[Start COLLECTED DATA]
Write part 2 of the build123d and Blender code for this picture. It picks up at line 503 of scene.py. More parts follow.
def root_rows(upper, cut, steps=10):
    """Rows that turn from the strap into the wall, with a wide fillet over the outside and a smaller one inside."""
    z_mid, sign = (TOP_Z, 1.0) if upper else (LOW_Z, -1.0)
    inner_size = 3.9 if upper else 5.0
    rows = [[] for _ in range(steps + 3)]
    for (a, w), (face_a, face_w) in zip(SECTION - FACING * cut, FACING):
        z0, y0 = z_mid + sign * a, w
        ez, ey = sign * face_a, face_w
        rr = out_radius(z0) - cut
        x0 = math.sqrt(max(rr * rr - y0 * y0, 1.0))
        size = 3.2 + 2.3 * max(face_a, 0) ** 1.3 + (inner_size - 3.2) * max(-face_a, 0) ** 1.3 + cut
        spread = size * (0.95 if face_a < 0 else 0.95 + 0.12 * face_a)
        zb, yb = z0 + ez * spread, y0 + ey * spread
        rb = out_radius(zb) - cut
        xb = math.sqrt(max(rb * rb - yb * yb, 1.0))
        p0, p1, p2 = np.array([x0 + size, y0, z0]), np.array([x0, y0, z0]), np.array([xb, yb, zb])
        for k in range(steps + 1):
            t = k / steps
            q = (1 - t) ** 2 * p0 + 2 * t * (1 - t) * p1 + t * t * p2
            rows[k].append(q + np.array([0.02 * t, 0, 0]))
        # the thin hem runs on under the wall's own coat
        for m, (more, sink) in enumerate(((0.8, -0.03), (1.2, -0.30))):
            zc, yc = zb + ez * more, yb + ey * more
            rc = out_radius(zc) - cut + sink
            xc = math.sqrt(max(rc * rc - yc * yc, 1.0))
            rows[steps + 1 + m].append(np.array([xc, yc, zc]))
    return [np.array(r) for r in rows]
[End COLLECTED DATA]
> **GIVEN INSTRUCTION**
Repeat the material from above exactly, word for word.

> **TASK OUTPUT**
Write part 2 of the build123d and Blender code for this picture. It picks up at line 503 of scene.py. More parts follow.
def root_rows(upper, cut, steps=10):
    """Rows that turn from the strap into the wall, with a wide fillet over the outside and a smaller one inside."""
    z_mid, sign = (TOP_Z, 1.0) if upper else (LOW_Z, -1.0)
    inner_size = 3.9 if upper else 5.0
    rows = [[] for _ in range(steps + 3)]
    for (a, w), (face_a, face_w) in zip(SECTION - FACING * cut, FACING):
        z0, y0 = z_mid + sign * a, w
        ez, ey = sign * face_a, face_w
        rr = out_radius(z0) - cut
        x0 = math.sqrt(max(rr * rr - y0 * y0, 1.0))
        size = 3.2 + 2.3 * max(face_a, 0) ** 1.3 + (inner_size - 3.2) * max(-face_a, 0) ** 1.3 + cut
        spread = size * (0.95 if face_a < 0 else 0.95 + 0.12 * face_a)
        zb, yb = z0 + ez * spread, y0 + ey * spread
        rb = out_radius(zb) - cut
        xb = math.sqrt(max(rb * rb - yb * yb, 1.0))
        p0, p1, p2 = np.array([x0 + size, y0, z0]), np.array([x0, y0, z0]), np.array([xb, yb, zb])
        for k in range(steps + 1):
            t = k / steps
            q = (1 - t) ** 2 * p0 + 2 * t * (1 - t) * p1 + t * t * p2
            rows[k].append(q + np.array([0.02 * t, 0, 0]))
        # the thin hem runs on under the wall's own coat
        for m, (more, sink) in enumerate(((0.8, -0.03), (1.2, -0.30))):
            zc, yc = zb + ez * more, yb + ey * more
            rc = out_radius(zc) - cut + sink
            xc = math.sqrt(max(rc * rc - yc * yc, 1.0))
            rows[steps + 1 + m].append(np.array([xc, yc, zc]))
    return [np.array(r) for r in rows]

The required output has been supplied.